═══ Exercise material ═══

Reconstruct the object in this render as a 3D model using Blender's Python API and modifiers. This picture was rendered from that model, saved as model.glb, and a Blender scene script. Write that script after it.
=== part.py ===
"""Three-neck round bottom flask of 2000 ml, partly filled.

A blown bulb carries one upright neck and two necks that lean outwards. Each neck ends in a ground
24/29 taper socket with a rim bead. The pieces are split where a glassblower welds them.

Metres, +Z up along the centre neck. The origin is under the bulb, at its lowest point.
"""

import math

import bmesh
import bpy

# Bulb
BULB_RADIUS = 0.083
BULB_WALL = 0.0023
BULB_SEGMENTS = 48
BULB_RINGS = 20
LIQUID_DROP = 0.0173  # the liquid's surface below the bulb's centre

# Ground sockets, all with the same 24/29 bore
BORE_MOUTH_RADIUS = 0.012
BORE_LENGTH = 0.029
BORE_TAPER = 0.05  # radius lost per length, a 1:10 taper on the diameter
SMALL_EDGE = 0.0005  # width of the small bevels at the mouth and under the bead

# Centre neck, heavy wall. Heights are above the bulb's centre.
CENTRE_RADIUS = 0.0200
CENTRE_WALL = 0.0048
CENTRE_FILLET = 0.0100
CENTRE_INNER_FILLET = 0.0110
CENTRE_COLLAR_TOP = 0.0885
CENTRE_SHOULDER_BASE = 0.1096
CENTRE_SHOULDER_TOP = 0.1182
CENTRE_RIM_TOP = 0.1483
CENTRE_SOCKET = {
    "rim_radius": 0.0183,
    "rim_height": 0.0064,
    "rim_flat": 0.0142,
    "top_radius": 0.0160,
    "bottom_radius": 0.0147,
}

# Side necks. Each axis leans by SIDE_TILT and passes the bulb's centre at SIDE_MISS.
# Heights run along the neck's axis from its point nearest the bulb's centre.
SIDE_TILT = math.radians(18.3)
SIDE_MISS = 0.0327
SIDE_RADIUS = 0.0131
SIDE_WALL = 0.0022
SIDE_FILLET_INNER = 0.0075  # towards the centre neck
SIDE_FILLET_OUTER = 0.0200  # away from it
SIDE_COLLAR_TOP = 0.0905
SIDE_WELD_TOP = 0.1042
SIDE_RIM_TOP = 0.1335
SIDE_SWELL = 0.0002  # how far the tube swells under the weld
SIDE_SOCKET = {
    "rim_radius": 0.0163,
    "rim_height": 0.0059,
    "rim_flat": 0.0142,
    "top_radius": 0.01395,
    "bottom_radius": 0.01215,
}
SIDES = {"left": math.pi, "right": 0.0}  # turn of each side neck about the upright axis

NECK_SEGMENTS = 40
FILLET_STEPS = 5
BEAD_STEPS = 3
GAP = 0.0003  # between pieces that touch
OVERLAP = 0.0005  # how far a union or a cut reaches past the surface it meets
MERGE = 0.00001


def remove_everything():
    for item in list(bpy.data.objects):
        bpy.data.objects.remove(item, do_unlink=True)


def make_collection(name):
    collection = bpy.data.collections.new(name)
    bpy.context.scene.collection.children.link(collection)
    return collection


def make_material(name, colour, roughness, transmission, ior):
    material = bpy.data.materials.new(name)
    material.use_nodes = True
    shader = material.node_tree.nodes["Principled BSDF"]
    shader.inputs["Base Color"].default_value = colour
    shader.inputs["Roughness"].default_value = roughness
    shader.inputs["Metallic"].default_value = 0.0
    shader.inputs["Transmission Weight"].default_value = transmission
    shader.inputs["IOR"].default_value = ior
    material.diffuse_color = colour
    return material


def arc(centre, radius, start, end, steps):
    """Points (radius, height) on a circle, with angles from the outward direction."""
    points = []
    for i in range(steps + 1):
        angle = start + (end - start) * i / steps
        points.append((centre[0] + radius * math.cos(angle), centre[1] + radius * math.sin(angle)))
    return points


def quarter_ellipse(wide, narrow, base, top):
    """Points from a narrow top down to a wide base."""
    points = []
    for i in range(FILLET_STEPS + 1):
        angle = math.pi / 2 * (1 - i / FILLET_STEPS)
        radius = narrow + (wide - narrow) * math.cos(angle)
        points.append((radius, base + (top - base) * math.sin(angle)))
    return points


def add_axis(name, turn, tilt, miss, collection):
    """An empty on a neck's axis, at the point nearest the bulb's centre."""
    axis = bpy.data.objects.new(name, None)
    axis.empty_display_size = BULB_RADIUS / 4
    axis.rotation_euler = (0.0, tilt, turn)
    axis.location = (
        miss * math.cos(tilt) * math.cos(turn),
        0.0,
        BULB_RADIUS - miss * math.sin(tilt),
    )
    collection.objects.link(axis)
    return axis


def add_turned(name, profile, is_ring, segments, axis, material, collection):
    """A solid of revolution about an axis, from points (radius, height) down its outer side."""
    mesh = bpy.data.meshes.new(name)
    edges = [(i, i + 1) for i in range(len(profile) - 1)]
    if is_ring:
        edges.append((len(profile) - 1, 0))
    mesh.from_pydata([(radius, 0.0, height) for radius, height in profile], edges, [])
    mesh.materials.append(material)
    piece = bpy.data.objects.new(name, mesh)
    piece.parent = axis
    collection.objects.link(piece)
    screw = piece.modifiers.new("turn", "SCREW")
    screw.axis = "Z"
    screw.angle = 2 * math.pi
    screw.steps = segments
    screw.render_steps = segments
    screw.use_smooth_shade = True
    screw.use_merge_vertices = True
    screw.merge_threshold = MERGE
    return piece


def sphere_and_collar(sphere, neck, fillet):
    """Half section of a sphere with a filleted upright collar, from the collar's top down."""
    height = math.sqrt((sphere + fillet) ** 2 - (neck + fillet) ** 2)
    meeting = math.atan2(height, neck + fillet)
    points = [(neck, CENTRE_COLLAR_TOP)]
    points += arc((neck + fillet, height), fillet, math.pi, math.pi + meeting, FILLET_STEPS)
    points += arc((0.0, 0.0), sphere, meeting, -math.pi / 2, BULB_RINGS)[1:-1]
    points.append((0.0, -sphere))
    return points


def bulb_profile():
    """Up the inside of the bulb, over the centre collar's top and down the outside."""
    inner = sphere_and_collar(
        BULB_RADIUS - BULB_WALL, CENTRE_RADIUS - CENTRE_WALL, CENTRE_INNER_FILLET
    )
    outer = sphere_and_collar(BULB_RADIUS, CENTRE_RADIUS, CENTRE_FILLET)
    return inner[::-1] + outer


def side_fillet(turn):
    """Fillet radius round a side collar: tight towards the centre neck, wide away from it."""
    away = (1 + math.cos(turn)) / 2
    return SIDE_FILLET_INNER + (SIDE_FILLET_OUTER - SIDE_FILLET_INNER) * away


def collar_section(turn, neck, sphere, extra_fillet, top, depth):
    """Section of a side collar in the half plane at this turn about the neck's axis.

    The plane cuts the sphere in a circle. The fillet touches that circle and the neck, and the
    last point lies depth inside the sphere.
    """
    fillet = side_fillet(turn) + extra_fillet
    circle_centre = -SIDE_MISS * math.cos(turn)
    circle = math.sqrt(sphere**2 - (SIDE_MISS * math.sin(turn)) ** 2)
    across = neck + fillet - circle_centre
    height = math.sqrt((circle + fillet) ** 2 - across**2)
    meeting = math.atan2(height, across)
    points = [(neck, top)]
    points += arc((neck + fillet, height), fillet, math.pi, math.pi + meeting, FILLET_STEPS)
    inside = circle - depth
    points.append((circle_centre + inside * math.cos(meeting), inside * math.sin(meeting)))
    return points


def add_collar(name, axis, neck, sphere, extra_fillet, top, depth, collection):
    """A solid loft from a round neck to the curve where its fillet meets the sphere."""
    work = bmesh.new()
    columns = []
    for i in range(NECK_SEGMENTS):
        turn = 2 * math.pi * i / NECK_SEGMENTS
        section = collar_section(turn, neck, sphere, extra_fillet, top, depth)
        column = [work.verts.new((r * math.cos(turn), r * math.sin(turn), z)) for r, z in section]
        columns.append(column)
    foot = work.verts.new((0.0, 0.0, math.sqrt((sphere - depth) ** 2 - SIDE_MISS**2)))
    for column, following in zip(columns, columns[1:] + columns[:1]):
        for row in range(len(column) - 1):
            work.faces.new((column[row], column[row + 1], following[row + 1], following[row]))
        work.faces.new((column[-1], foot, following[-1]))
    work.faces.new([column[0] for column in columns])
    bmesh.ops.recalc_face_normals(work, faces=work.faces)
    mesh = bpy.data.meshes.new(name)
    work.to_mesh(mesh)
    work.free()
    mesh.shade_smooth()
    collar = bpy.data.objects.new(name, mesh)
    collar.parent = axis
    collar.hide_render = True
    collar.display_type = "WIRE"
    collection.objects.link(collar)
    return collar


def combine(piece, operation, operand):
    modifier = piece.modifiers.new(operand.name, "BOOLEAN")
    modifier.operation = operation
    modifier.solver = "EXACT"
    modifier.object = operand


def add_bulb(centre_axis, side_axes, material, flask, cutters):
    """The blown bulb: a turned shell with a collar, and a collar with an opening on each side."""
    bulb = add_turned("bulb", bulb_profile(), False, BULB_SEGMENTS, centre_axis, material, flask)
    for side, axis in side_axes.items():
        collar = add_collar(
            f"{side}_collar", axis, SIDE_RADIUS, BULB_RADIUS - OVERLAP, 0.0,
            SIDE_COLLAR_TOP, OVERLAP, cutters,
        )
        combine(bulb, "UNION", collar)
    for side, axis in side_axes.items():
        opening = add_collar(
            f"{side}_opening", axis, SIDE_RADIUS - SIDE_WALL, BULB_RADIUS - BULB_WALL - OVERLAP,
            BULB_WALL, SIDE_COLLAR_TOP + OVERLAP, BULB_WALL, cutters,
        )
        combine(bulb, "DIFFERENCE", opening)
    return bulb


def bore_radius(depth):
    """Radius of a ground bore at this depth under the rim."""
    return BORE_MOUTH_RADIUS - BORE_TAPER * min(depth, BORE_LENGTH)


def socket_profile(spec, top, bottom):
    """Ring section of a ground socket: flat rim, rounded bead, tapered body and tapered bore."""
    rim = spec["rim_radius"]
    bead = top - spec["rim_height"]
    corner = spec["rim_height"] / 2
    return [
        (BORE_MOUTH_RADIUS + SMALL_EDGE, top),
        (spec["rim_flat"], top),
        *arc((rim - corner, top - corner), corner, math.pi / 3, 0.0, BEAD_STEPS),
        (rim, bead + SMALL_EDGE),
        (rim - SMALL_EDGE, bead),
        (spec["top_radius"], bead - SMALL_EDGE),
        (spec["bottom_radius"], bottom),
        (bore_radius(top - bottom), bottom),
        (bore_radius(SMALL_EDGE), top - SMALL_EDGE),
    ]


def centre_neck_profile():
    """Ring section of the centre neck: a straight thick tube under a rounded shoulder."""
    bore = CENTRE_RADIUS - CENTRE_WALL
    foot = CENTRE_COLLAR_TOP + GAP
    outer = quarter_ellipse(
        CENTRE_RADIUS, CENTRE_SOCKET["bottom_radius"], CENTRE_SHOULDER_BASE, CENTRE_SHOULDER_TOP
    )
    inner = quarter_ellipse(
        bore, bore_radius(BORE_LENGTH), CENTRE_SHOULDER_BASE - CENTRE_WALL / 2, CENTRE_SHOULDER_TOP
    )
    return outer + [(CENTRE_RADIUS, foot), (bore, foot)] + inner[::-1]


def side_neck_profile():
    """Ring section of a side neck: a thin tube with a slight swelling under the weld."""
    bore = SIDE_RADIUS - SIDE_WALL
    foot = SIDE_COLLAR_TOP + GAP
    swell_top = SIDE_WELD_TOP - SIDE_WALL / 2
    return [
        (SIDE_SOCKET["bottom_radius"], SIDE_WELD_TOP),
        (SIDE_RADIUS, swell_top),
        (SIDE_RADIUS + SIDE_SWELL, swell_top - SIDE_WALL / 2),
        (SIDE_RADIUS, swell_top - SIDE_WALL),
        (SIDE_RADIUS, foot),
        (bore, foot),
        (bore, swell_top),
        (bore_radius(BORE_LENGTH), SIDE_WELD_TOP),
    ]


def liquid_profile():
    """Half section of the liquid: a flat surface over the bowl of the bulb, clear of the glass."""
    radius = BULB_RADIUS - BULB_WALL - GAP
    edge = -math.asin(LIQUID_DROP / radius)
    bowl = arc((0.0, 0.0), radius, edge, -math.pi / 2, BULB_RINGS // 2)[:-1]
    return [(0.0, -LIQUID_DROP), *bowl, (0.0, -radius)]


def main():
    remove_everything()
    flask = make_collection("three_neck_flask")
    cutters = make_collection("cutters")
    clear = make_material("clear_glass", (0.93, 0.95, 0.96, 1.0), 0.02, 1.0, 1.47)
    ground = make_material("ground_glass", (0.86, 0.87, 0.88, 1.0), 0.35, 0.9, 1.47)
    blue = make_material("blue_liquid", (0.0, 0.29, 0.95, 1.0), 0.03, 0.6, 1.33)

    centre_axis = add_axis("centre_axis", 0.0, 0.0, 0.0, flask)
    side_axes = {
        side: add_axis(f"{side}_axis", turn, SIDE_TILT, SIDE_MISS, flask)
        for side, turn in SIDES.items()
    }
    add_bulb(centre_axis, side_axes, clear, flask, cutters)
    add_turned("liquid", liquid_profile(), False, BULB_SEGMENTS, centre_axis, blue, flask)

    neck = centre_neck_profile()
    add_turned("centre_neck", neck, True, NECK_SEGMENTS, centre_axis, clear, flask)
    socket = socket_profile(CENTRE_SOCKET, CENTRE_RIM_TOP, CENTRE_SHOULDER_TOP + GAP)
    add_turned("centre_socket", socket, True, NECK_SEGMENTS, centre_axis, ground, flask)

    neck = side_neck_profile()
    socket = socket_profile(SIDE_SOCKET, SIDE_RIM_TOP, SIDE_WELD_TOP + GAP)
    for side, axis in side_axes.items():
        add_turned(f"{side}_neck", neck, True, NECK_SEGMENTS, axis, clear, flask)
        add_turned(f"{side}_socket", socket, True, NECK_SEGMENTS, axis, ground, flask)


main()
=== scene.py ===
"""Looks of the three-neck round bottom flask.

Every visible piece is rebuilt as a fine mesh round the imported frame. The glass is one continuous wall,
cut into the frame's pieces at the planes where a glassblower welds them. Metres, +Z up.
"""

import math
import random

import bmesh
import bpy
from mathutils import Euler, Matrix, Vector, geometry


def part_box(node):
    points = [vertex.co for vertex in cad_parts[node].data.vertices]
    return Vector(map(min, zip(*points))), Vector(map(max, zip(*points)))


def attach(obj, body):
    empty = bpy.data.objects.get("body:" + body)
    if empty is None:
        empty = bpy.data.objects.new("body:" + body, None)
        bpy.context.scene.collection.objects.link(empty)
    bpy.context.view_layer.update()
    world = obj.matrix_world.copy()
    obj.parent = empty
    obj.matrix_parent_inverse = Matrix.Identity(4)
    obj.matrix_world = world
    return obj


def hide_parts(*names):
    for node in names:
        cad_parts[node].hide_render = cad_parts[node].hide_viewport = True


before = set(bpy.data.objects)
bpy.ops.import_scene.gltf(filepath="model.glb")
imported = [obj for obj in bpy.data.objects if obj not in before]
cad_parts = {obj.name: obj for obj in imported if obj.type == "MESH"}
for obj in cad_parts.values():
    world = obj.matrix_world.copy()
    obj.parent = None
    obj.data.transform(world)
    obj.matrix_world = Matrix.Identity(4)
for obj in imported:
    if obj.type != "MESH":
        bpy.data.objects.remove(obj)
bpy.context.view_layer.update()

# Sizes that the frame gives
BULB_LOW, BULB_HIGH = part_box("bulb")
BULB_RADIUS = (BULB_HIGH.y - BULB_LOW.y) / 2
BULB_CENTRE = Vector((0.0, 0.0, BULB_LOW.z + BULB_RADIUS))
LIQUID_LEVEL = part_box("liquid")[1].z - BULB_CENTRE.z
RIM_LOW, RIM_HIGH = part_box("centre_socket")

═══
═══ Exercise material ═══

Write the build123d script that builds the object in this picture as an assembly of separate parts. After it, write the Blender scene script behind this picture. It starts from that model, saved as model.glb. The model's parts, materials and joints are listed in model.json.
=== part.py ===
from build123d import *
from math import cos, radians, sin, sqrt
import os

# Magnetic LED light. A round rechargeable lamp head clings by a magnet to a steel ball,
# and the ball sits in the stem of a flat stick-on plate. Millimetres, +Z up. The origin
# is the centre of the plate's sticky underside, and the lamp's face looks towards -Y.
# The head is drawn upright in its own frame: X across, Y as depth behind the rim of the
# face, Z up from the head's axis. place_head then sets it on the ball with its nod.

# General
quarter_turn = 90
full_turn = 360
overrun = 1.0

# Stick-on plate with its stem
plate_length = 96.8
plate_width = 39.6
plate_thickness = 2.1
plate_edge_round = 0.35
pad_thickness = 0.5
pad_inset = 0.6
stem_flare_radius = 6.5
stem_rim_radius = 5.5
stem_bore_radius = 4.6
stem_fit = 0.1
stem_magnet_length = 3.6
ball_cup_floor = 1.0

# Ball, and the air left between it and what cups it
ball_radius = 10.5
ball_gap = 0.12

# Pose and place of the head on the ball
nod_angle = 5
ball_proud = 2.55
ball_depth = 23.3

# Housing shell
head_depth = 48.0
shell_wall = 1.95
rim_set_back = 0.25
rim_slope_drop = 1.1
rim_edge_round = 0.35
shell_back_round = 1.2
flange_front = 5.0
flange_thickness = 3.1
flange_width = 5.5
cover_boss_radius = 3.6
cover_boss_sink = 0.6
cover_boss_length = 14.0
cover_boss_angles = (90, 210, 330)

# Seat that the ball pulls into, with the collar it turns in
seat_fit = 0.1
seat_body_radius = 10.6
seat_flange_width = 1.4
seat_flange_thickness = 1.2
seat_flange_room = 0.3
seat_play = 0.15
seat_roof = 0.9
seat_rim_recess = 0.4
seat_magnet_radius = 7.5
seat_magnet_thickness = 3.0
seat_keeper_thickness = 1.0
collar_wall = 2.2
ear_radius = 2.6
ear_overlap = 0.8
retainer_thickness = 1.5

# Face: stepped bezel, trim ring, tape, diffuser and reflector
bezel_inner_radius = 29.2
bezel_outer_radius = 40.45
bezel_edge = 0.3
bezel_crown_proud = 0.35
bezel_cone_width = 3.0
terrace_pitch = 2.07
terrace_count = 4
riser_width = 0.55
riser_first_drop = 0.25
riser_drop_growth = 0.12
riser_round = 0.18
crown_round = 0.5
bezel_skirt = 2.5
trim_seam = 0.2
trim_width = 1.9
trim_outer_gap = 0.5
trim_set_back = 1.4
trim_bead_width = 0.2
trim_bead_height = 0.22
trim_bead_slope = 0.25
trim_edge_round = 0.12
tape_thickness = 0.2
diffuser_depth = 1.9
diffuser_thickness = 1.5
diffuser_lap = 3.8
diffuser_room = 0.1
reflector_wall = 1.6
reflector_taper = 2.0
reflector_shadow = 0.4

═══

Task to complete -> Extract exactly and only the lines above from the line containing "neck = side_neck_profile()" through the line containing "bpy.context.scene.collection.objects.link(empty)", both end lines included.

Response to the task ->
    neck = side_neck_profile()
    socket = socket_profile(SIDE_SOCKET, SIDE_RIM_TOP, SIDE_WELD_TOP + GAP)
    for side, axis in side_axes.items():
        add_turned(f"{side}_neck", neck, True, NECK_SEGMENTS, axis, clear, flask)
        add_turned(f"{side}_socket", socket, True, NECK_SEGMENTS, axis, ground, flask)


main()
=== scene.py ===
"""Looks of the three-neck round bottom flask.

Every visible piece is rebuilt as a fine mesh round the imported frame. The glass is one continuous wall,
cut into the frame's pieces at the planes where a glassblower welds them. Metres, +Z up.
"""

import math
import random

import bmesh
import bpy
from mathutils import Euler, Matrix, Vector, geometry


def part_box(node):
    points = [vertex.co for vertex in cad_parts[node].data.vertices]
    return Vector(map(min, zip(*points))), Vector(map(max, zip(*points)))


def attach(obj, body):
    empty = bpy.data.objects.get("body:" + body)
    if empty is None:
        empty = bpy.data.objects.new("body:" + body, None)
        bpy.context.scene.collection.objects.link(empty)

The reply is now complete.